Donald Burt, MD, chief medical officer, PatientKeeper
There is no greater “pain point” in health IT than that of the physician who is forced to use a hospital system that wasn’t designed with physician users in mind. In such cases, physicians find themselves spending hours or days away from their patients in systems training; and once physicians are up and running on the system, they are hopping in and out of clinical applications that interrupt normal physician workflow rather than enhance it, resulting in even more time wasted navigating the system. Such pain is especially prevalent at community hospitals, where the push to attest to Stage 1 and 2 meaningful use with systems that are less than “intuitive” — CPOE is particularly notorious — has fueled considerable physician resentment. The physician backlash can take the form of complaints to IT and hospital management or, more seriously, physician defections to other institutions and the associated loss of patients and revenue.
Joe Welfeld, president, The Welfeld Group
The number one pain point is the inability of different healthcare IT systems to talk with each other and share data. This “‘interoperability” quandary diminishes, if not eliminates much of the prospective advantages of electronic data and information since data sharing among physician practices and hospitals is nearly impossible when different systems are in place. The cost of creating interfaces between and among these systems is cost prohibitive and time consuming, and adds to the long list of projects on a hospital CIO’s workload.
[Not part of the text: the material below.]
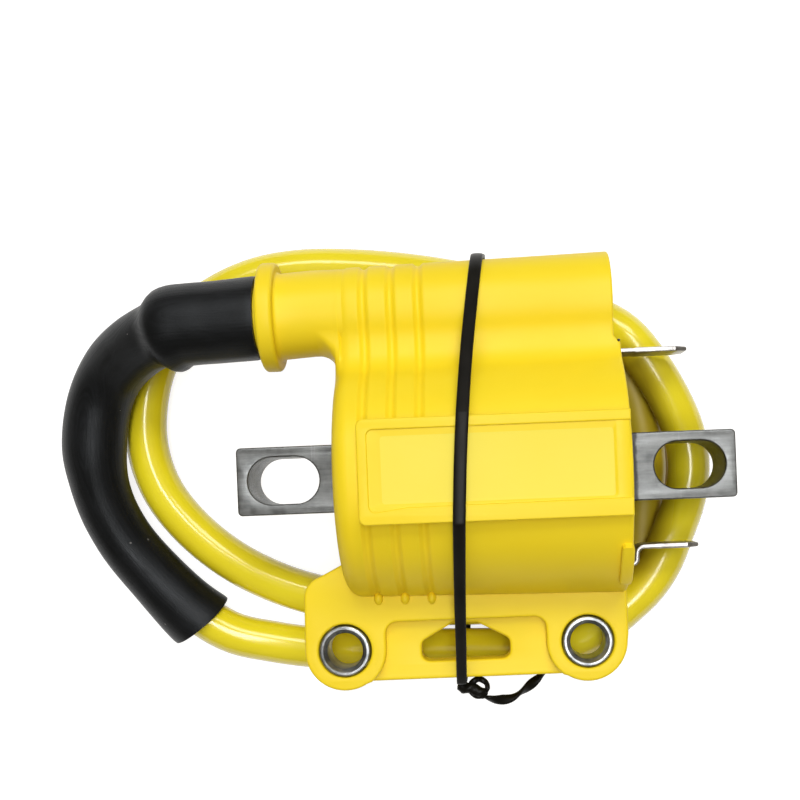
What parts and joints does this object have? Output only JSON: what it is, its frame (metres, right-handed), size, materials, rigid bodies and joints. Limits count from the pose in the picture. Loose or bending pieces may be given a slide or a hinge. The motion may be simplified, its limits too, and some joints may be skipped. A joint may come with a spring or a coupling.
{
  "type": "ignition coil with high-tension lead",
  "caption": "Yellow potted ignition coil on a slotted steel core, with a flange, blade terminals and a sleeved high-tension lead wound round it and tied.",
  "frame": {"origin": "on the surface that the coil's seat pads stand on, under the middle of the box round case and core, without the free lead; the core's own middle is at X +4.0 mm, Y -0.475 mm", "axes": "+X along the core towards the open end with the blades, +Y from the flange to the high-tension tower, +Z from the seat pads to the label frame"},
  "size_m": [0.1085, 0.0765, 0.0389],
  "materials": {
    "case_yellow": "satin moulded",
    "lead_yellow": "glossy silicone",
    "sleeve_black": "satin",
    "tie_black": "satin",
    "core_steel": "pressed sheet, zinc-washed",
    "zinc": "bright zinc plate",
    "tin": "bright tin plate",
    "brass": "turned",
    "copper": "enamelled wire",
    "bobbin": "moulded",
    "wrap": "film",
    "resin": "poured"
  },
  "bodies": {
    "root": {"case": "case_yellow", "core_sheet_1": "core_steel", "core_sheet_2": "core_steel", "core_sheet_3": "core_steel", "core_sheet_4": "core_steel", "core_sheet_5": "core_steel", "core_sheet_6": "core_steel", "bushing_left": "zinc", "bushing_right": "zinc", "signal_terminal": "tin", "ground_terminal": "tin", "potting_resin": "resin", "primary_bobbin": "bobbin", "primary_winding": "copper", "layer_insulation": "wrap", "secondary_bobbin": "bobbin", "secondary_winding_1": "copper", "secondary_winding_2": "copper", "secondary_winding_3": "copper", "secondary_winding_4": "copper", "secondary_winding_5": "copper", "secondary_winding_6": "copper", "ht_contact": "brass", "ht_link_wire": "copper", "primary_lead_wire": "copper", "ground_lead_wire": "copper", "ht_lead": "lead_yellow", "lead_conductor": "copper", "lead_sleeve": "sleeve_black", "twist_tie": "tie_black"}
  },
  "joints": []
}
Michael Fimin, CEO, Netwrix
The critical path for security breaches in healthcare often lies through users’ access rights. The growing number of security incidents happened because of privilege misuse is a disturbing trend today that also shows that companies are facing the difficulty to detect the source of data leak, which often takes from days to weeks to be done. For that reason, monitoring users’ access to sensitive data on a regular basis and protecting systems against insider misuse is a must for healthcare providers and is a part of HIPAA compliance regulations. Having your IT system audited helps you easily track who changed what, when and where, and keep an eye on any malicious change made to access rights, therefore enforcing the protection of personal health information stored in the system. Change auditing solutions allow arranging changes made to user content and permissions into human-readable reports, so you can assure that your data is under permanent control, which is a key point for staying HIPAA compliant.
Joel French, CEO, SCI Solutions
One of the most significant pain points in health IT currently is the widespread belief among healthcare executives that EHRs alone are a comprehensive IT strategy. EHRs are not a strategy. While regulatory mandates and incentives have contributed to growing EHR adoption, the industry’s expectations of EHRs exceed what they were actually designed to do; today, health system survival requires patient, payer and provider coordination beyond the four walls of a hospital, and EHRs, by design, were not built for this. They do very little to help health systems connect with their community partners to direct patients and revenue back into the health system, and with inpatient revenues dramatically decreasing, healthcare executives need a business strategy, supported by IT, to fuel outpatient growth. Profitable health systems will be those that leverage more agile, cost-effective solutions — ones that live outside of EHRs — that will directly uncover new revenue streams.